Take Amazon’s pullout from New York. The lesson here is a) threats to retract billions in tax giveaways obliterated 25,000 jobs b) it’s obscene to shower a nearly trillion-dollar company with largesse instead of investing in government services or c) none of the above.

If you answered c), go straight to the head of the class. Like a stopped clock at the right time, media darling Alexandria Ocasio-Cortez was correct for once — but for the wrong reasons. Research has repeatedly revealed two conclusive lessons: first, incentives rarely produce the jobs and growth promised. And second, the actual way to bump business creation and expand employment is a lower tax base for everyone, not goody bags for big-name enterprises.

Zero Corporate Taxes

How about the predictable expressions of horror that the selfsame Amazon, along with Netflix, paid zero corporate taxes last year? The correct lesson: a) huge, profitable companies should capitalize on proffered tax breaks b) it’s disgraceful that huge, profitable companies exploit such loopholes or c) none of the above.

If you chose c), you’re smarter than a fifth-grader — or at least most of our demagogic “leaders.” Once again, two principles to emphasize: first, the real scandal is not that sizable and profitable companies pay zero taxes — but rather, that they get better returns from investing in armies of lawyers and accountants and unproductive dodges than from investing in job creation and growth.
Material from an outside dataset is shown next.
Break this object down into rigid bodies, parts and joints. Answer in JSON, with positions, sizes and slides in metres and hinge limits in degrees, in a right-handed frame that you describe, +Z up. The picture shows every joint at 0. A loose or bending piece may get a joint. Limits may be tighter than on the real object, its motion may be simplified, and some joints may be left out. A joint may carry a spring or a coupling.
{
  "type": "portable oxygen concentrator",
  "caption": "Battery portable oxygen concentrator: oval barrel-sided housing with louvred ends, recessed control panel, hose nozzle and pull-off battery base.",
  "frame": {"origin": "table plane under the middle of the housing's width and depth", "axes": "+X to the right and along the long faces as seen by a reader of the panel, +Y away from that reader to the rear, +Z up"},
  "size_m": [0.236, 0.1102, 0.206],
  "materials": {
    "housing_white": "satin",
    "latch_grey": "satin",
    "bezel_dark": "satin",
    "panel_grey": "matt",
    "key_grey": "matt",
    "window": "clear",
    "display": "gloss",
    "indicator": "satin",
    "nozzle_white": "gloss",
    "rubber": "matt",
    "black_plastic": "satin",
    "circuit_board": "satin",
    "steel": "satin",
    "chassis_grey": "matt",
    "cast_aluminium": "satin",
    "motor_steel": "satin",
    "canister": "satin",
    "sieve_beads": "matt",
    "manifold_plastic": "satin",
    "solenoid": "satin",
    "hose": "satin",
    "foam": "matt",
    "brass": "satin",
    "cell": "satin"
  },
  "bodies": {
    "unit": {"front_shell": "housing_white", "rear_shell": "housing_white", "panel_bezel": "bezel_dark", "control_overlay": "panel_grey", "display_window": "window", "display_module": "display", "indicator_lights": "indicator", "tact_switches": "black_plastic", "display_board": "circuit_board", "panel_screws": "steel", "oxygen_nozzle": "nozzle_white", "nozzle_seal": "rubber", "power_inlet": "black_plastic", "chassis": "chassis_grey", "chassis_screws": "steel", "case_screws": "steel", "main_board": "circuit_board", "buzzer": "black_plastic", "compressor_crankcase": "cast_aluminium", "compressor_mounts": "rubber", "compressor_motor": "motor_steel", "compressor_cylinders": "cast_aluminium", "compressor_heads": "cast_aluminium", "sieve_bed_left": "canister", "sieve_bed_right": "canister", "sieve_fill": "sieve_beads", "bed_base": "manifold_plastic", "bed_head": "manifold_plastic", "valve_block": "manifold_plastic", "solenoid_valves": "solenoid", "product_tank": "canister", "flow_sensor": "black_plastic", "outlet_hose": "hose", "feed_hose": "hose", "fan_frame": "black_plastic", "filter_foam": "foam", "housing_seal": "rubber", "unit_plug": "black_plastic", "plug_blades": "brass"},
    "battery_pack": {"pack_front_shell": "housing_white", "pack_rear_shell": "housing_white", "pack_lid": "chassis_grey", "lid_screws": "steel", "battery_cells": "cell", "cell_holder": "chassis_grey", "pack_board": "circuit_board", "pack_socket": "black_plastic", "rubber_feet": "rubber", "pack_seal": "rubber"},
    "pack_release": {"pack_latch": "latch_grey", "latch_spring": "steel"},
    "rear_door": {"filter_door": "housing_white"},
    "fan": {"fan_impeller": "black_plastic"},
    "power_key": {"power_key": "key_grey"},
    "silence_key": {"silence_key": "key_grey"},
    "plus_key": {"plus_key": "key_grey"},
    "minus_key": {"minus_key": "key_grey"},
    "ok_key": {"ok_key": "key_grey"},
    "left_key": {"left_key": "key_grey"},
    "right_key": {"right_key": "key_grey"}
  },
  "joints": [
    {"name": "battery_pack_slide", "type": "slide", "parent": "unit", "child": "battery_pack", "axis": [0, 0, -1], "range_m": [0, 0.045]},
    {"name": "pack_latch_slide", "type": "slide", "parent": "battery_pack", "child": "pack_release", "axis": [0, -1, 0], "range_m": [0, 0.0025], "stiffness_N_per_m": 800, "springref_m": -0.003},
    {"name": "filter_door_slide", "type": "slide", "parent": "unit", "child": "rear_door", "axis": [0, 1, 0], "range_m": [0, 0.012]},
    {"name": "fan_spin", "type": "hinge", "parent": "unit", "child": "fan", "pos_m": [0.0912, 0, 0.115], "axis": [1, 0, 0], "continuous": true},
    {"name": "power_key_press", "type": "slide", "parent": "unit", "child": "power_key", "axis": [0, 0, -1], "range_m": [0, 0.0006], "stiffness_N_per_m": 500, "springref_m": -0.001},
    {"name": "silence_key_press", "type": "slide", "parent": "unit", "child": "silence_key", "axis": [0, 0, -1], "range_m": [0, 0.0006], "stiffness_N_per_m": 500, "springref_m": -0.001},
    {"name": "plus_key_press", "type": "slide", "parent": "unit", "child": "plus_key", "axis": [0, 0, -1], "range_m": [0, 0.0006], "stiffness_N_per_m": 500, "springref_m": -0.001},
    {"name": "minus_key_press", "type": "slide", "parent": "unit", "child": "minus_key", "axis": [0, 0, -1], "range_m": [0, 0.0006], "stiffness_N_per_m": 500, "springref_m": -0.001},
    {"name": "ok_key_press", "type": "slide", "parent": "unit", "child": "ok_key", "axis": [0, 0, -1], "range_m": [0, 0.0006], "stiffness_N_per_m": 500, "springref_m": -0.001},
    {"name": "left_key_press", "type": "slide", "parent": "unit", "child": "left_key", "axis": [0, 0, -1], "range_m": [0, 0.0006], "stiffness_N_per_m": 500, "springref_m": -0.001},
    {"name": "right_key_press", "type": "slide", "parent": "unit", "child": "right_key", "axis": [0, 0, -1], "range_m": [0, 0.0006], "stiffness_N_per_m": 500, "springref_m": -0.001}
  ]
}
Both Netflix and Amazon reportedly reaped big benefits from a few favorable provisions. But certainly, their returns, and those of other tax avoiders, run into thousands of pages to exploit every possible tax break. And the fact that business decisions are directed by Washington, rather than the best interests of stockholders and stakeholders, is folly.
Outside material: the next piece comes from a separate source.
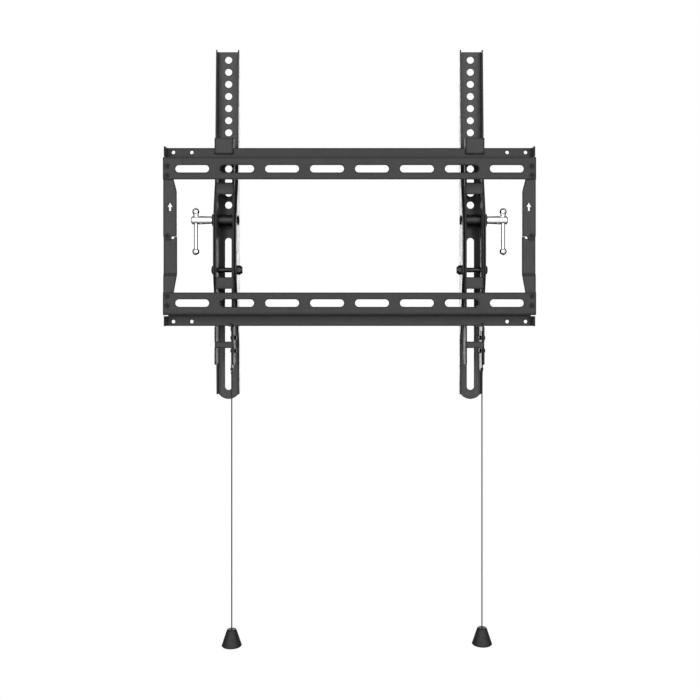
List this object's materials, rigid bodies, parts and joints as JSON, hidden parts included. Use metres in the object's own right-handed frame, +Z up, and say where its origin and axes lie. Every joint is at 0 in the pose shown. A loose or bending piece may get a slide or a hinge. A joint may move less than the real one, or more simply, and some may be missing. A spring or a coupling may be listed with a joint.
{
  "type": "tv wall mount",
  "caption": "Black steel tilting wall mount for a flat television: slotted rail frame, perforated arms on hook brackets, chrome tilt clamps, latches with pull cords.",
  "frame": {"origin": "middle of the wall-fixing slots, on the wall surface", "axes": "+Y out of the wall towards the television, +Z up, +X to the right as seen from the wall side"},
  "size_m": [0.44, 0.056, 0.7225],
  "materials": {
    "powder_coat": "fine-textured black powder coat",
    "bracket_coat": "satin black powder coat",
    "chrome_plate": "bright chrome plate",
    "black_zinc": "black zinc plate, semi-gloss",
    "latch_steel": "black powder coat",
    "spring_steel": "bright drawn wire",
    "cord_braid": "black braided polyester",
    "weight_plastic": "matte moulded black plastic"
  },
  "bodies": {
    "wall_plate": {"top_rail": "powder_coat", "bottom_rail": "powder_coat", "left_upper_upright": "powder_coat", "left_lower_upright": "powder_coat", "right_upper_upright": "powder_coat", "right_lower_upright": "powder_coat", "left_rail_rivets": "black_zinc", "right_rail_rivets": "black_zinc", "left_lap_rivet": "black_zinc", "right_lap_rivet": "black_zinc"},
    "left_bracket": {"left_hook_bracket": "bracket_coat", "left_pivot_bolt": "black_zinc", "left_pivot_nut": "black_zinc", "left_pivot_washers": "black_zinc", "left_clamp_screw": "black_zinc", "left_clamp_spacer": "black_zinc", "left_clamp_washers": "black_zinc", "left_clamp_end_washer": "black_zinc", "left_latch_rivets": "black_zinc", "left_latch_spring": "spring_steel"},
    "left_arm": {"left_tv_arm": "powder_coat"},
    "left_barrel": {"left_clamp_barrel": "chrome_plate"},
    "left_bar": {"left_clamp_bar": "chrome_plate"},
    "left_latch": {"left_latch_plate": "latch_steel", "left_cord_knot": "cord_braid", "left_pull_cord": "cord_braid", "left_cord_weight": "weight_plastic"},
    "right_bracket": {"right_hook_bracket": "bracket_coat", "right_pivot_bolt": "black_zinc", "right_pivot_nut": "black_zinc", "right_pivot_washers": "black_zinc", "right_clamp_screw": "black_zinc", "right_clamp_spacer": "black_zinc", "right_clamp_washers": "black_zinc", "right_clamp_end_washer": "black_zinc", "right_latch_rivets": "black_zinc", "right_latch_spring": "spring_steel"},
    "right_arm": {"right_tv_arm": "powder_coat"},
    "right_barrel": {"right_clamp_barrel": "chrome_plate"},
    "right_bar": {"right_clamp_bar": "chrome_plate"},
    "right_latch": {"right_latch_plate": "latch_steel", "right_cord_knot": "cord_braid", "right_pull_cord": "cord_braid", "right_cord_weight": "weight_plastic"}
  },
  "joints": [
    {"name": "left_rail_slide", "type": "slide", "parent": "wall_plate", "child": "left_bracket", "axis": [1, 0, 0], "range_m": [-0.056, 0.125]},
    {"name": "left_tilt", "type": "hinge", "parent": "left_bracket", "child": "left_arm", "pos_m": [-0.15, 0.029, -0.039], "axis": [-1, 0, 0], "range_deg": [0, 8]},
    {"name": "left_barrel_turn", "type": "hinge", "parent": "left_bracket", "child": "left_barrel", "pos_m": [-0.1671, 0.036, 0.022], "axis": [1, 0, 0], "continuous": true},
    {"name": "left_bar_slide", "type": "slide", "parent": "left_barrel", "child": "left_bar", "axis": [0, 0, 1], "range_m": [0, 0.0285]},
    {"name": "left_latch_pull", "type": "slide", "parent": "left_bracket", "child": "left_latch", "axis": [0, 0, -1], "range_m": [0, 0.007], "stiffness_N_per_m": 300, "springref_m": -0.01, "deforming": ["left_latch_spring"]},
    {"name": "right_rail_slide", "type": "slide", "parent": "wall_plate", "child": "right_bracket", "axis": [1, 0, 0], "range_m": [-0.125, 0.056]},
    {"name": "right_tilt", "type": "hinge", "parent": "right_bracket", "child": "right_arm", "pos_m": [0.15, 0.029, -0.039], "axis": [-1, 0, 0], "range_deg": [0, 8]},
    {"name": "right_barrel_turn", "type": "hinge", "parent": "right_bracket", "child": "right_barrel", "pos_m": [0.1671, 0.036, 0.022], "axis": [1, 0, 0], "continuous": true},
    {"name": "right_bar_slide", "type": "slide", "parent": "right_barrel", "child": "right_bar", "axis": [0, 0, 1], "range_m": [0, 0.0285]},
    {"name": "right_latch_pull", "type": "slide", "parent": "right_bracket", "child": "right_latch", "axis": [0, 0, -1], "range_m": [0, 0.007], "stiffness_N_per_m": 300, "springref_m": -0.01, "deforming": ["right_latch_spring"]}
  ]
}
The second concept to be repeated ad infinitum by thinking politicians (I know, an oxymoron) is that corporations don’t pay taxes: people do. We pay these tech Gargantuas’ tax bills — or tax avoidance bills — in every item we order or movie we watch, as the cost of government is passed down in the least transparent manner possible with huge inefficiencies attached.
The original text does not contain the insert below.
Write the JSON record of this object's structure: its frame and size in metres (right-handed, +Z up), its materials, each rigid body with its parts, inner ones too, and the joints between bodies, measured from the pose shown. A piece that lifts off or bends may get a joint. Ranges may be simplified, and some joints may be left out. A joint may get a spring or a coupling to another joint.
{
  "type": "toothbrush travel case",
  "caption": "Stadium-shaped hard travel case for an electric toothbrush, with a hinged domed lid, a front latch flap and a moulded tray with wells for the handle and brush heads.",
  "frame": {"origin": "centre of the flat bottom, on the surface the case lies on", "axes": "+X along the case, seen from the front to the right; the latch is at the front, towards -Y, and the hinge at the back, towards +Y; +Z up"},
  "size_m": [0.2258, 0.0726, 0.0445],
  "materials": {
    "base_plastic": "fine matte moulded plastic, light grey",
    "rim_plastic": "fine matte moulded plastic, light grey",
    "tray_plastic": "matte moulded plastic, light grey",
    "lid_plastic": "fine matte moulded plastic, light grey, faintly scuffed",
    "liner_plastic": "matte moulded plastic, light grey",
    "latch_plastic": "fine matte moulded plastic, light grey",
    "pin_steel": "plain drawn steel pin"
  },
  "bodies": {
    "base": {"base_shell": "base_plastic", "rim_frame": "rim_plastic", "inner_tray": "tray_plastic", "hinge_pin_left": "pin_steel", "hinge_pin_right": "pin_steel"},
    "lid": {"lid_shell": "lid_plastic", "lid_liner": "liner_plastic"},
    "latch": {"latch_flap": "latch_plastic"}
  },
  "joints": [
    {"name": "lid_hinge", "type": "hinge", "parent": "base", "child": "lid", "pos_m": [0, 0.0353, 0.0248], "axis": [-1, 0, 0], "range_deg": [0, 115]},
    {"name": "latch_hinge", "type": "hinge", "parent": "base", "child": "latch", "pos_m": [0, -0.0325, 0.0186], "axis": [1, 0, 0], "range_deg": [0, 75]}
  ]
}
Ergo, zero should be the correct amount of corporate taxation — for all companies.

No Tax Refunds

Yet the biggest tax policy teaching of all comes from a third imbroglio: over worries that the 2017 reform may produce some lower-than-expected tax refunds.

The lesson to be gleaned from the media’s panicked reaction is a) per presidential candidate Kamala Harris, smaller tax refunds prove the legislation represented a tax hike on the middle class, b) taxpayers should adjust withholding to get bigger refunds, or c) none of the above.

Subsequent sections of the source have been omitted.